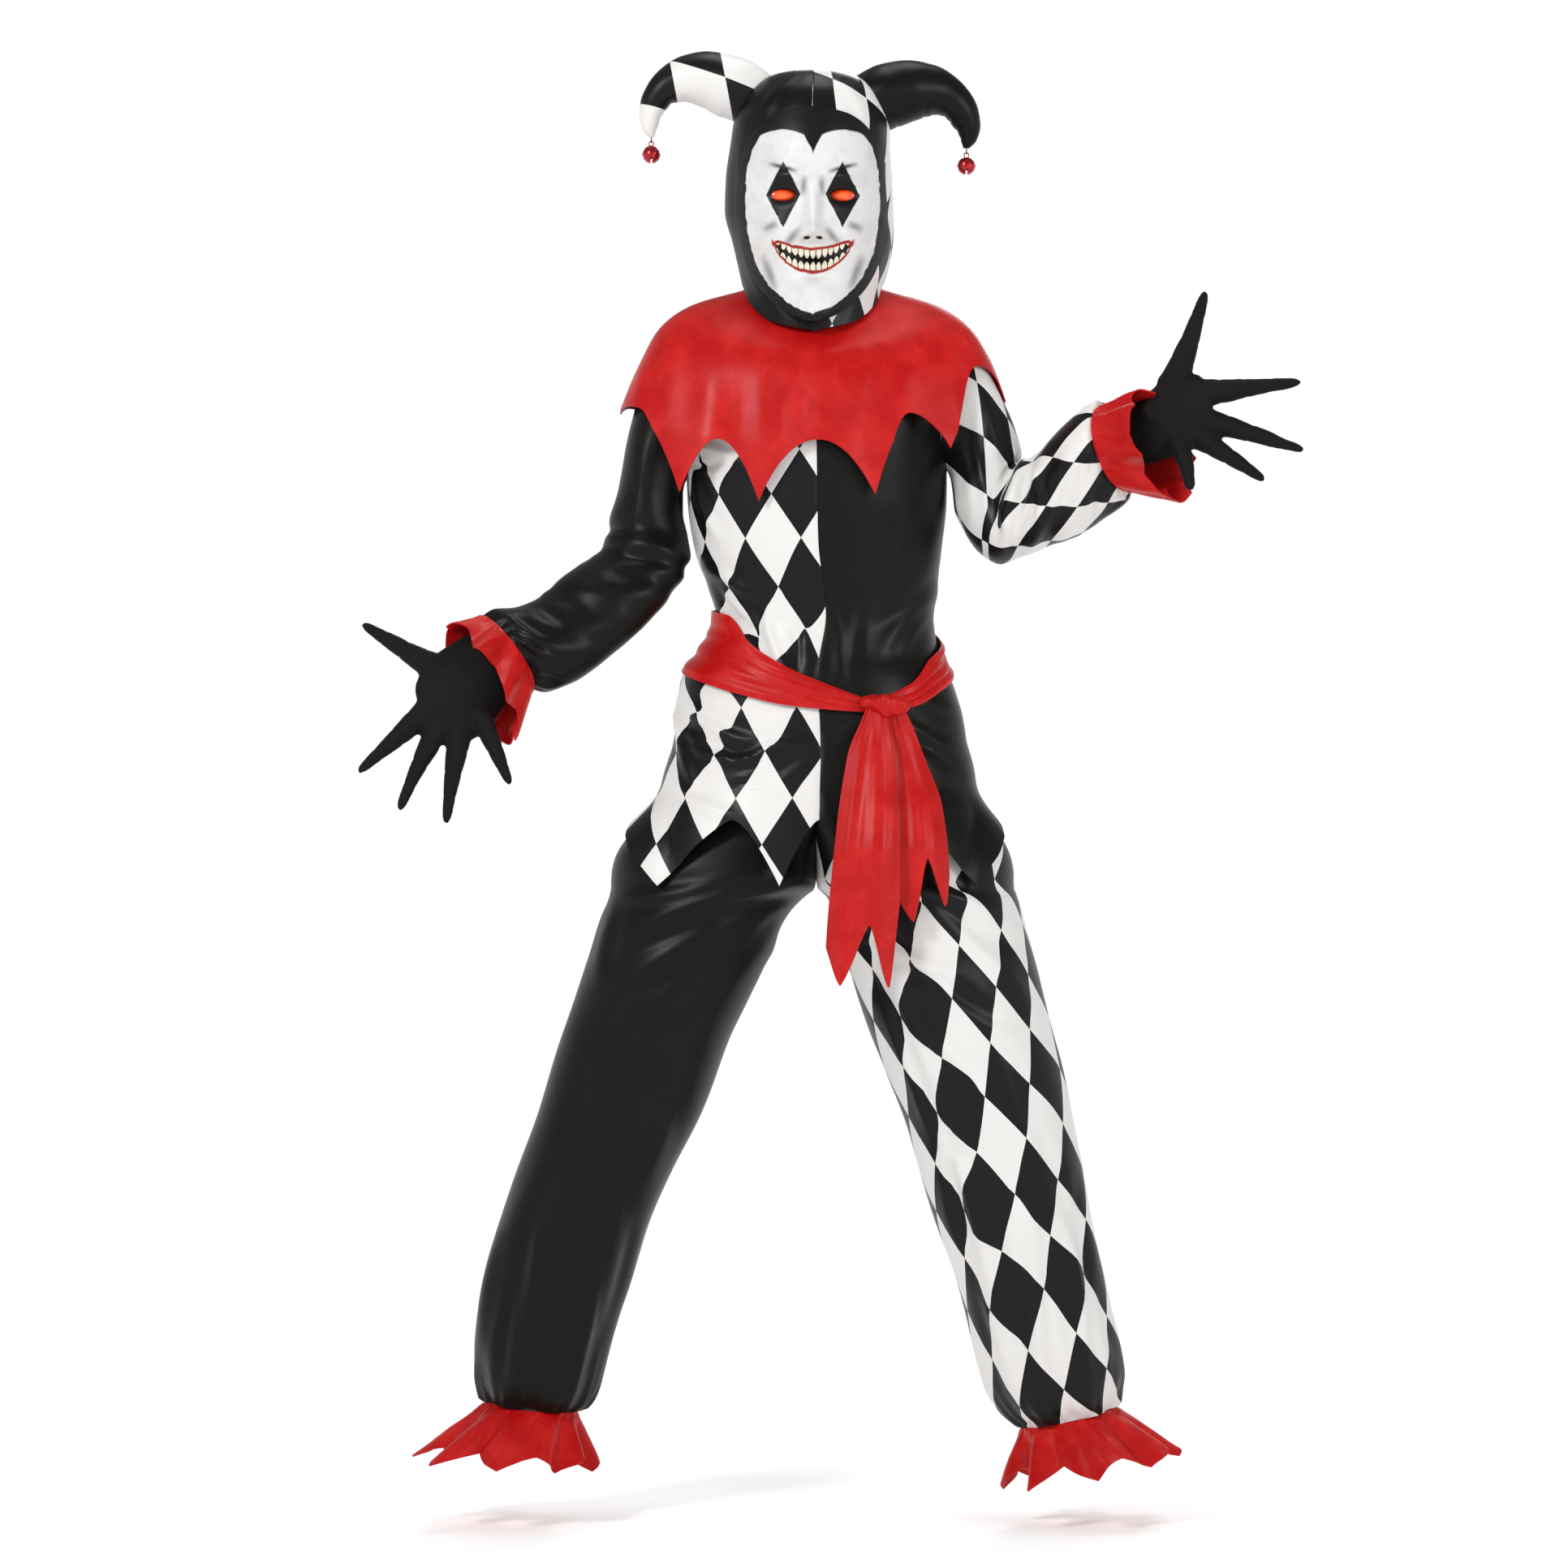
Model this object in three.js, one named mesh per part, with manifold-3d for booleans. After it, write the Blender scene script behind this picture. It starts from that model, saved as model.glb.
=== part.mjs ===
// A jester costume as it is worn: tunic, trousers, collar, sash, hood with two horns, mask and gloves.
// Millimetres, +Z up, the front faces -Y. The origin is the base of the neck, where the shoulders carry it.
// Left and right are as seen from the front: left pieces lie on the -X side.
import * as THREE from "three";
import { mergeVertices } from "three/addons/utils/BufferGeometryUtils.js";
import Module from "manifold-3d";

const wasm = await Module();
wasm.setup();

// Thickness of each cloth and the gap that every seam keeps.
const SATIN = 1.5;
const LEATHERETTE = 1.8;
const KNIT = 1.6;
const MASK_WALL = 2.4;
const SEAM = 0.3;
// What a piece that is cut by its neighbour keeps off it.
const CUT_CLEAR = 0.4;
// What each edge of a panel is trimmed by at a seam, so that the walls keep the gap round a curve.
const SEAM_TRIM = 0.25;

// Turns column names and rows of numbers into a table with named columns.
function table(columns, rows) {
  const names = columns.split(" ");
  return rows.map((row) => Object.fromEntries(names.map((name, i) => [name, row[i]])));
}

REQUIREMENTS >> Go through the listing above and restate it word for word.

ANSWER IN FULL >>
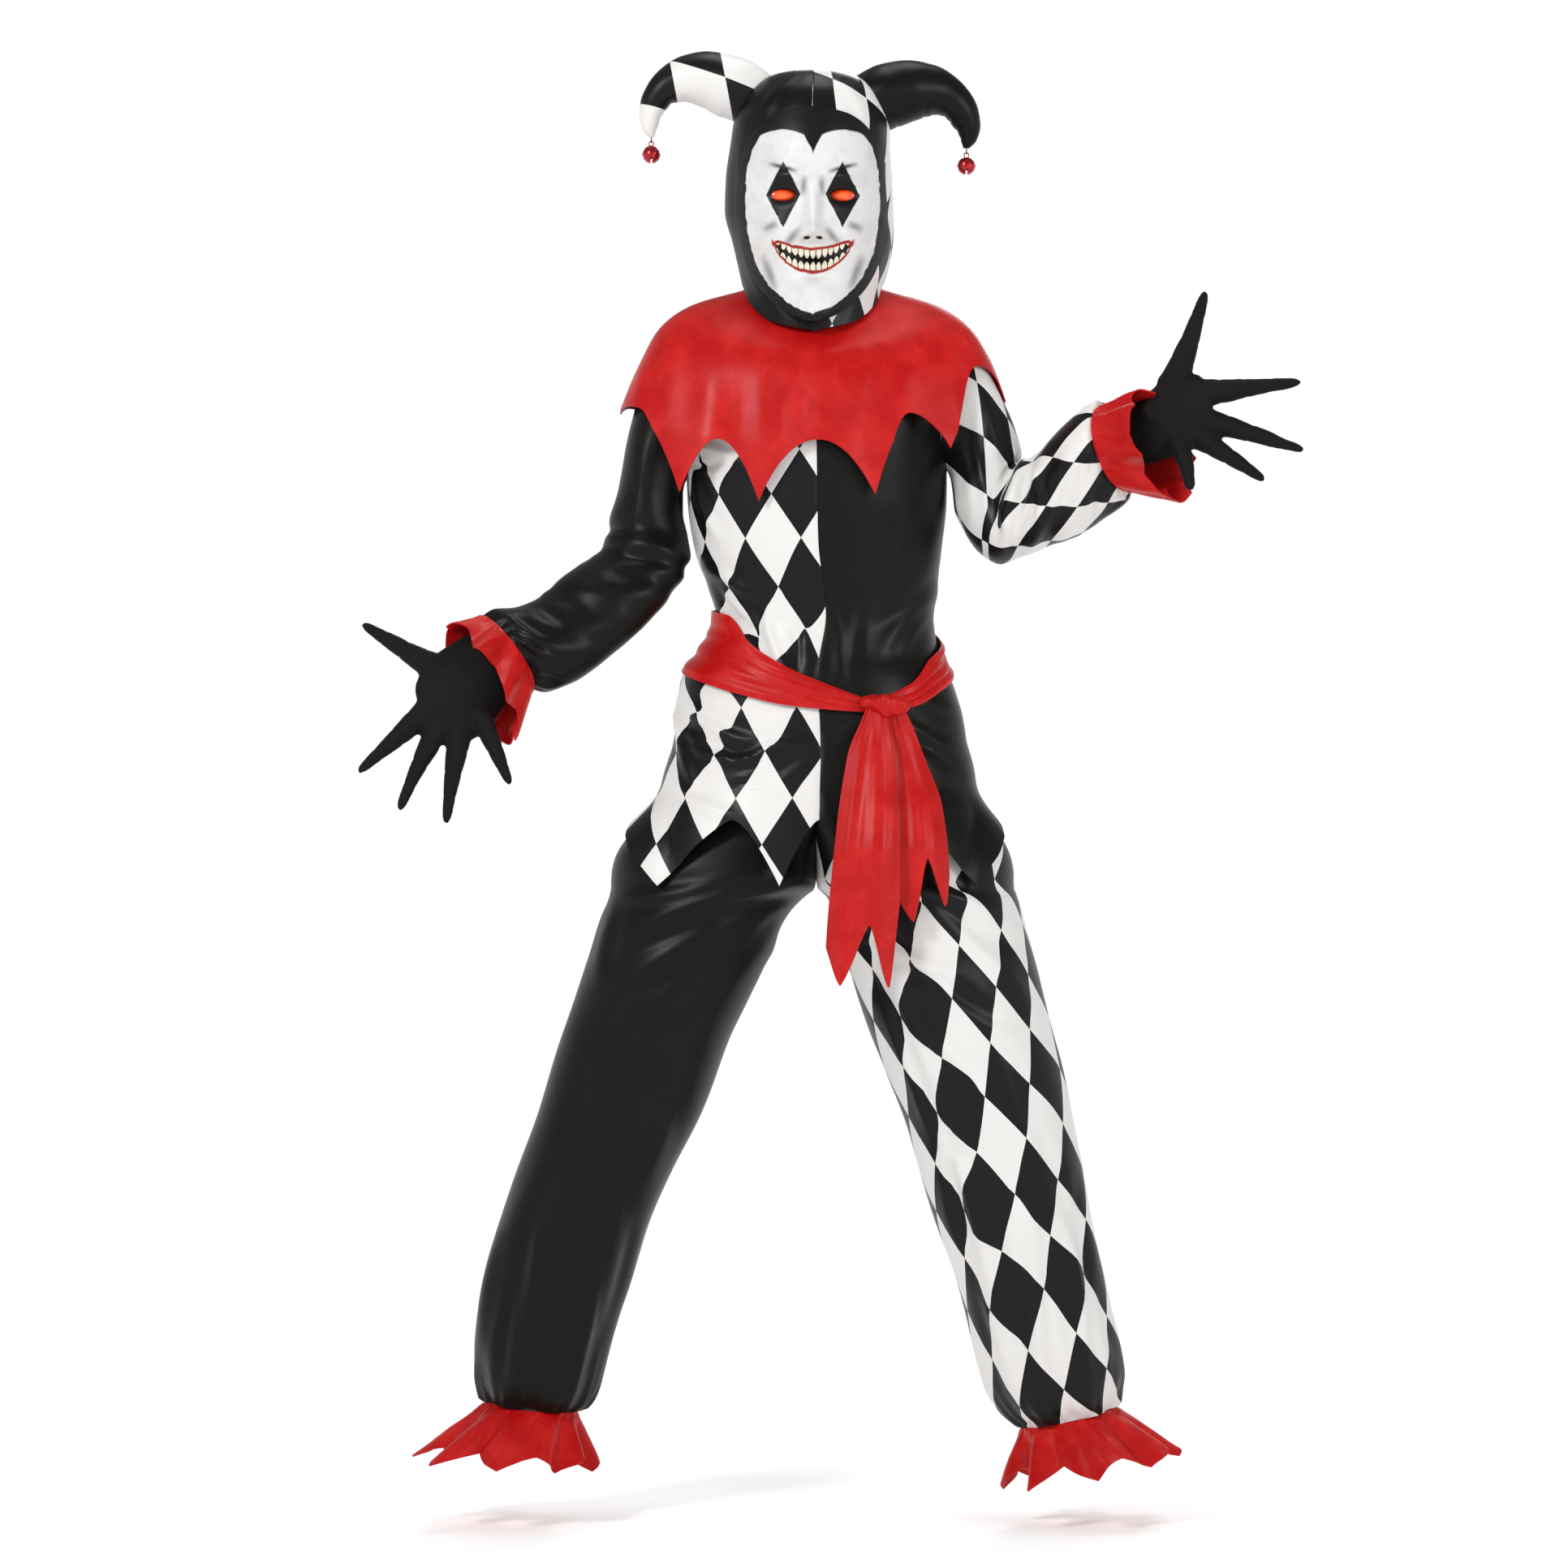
Model this object in three.js, one named mesh per part, with manifold-3d for booleans. After it, write the Blender scene script behind this picture. It starts from that model, saved as model.glb.
=== part.mjs ===
// A jester costume as it is worn: tunic, trousers, collar, sash, hood with two horns, mask and gloves.
// Millimetres, +Z up, the front faces -Y. The origin is the base of the neck, where the shoulders carry it.
// Left and right are as seen from the front: left pieces lie on the -X side.
import * as THREE from "three";
import { mergeVertices } from "three/addons/utils/BufferGeometryUtils.js";
import Module from "manifold-3d";

const wasm = await Module();
wasm.setup();

// Thickness of each cloth and the gap that every seam keeps.
const SATIN = 1.5;
const LEATHERETTE = 1.8;
const KNIT = 1.6;
const MASK_WALL = 2.4;
const SEAM = 0.3;
// What a piece that is cut by its neighbour keeps off it.
const CUT_CLEAR = 0.4;
// What each edge of a panel is trimmed by at a seam, so that the walls keep the gap round a curve.
const SEAM_TRIM = 0.25;

// Turns column names and rows of numbers into a table with named columns.
function table(columns, rows) {
  const names = columns.split(" ");
  return rows.map((row) => Object.fromEntries(names.map((name, i) => [name, row[i]])));
}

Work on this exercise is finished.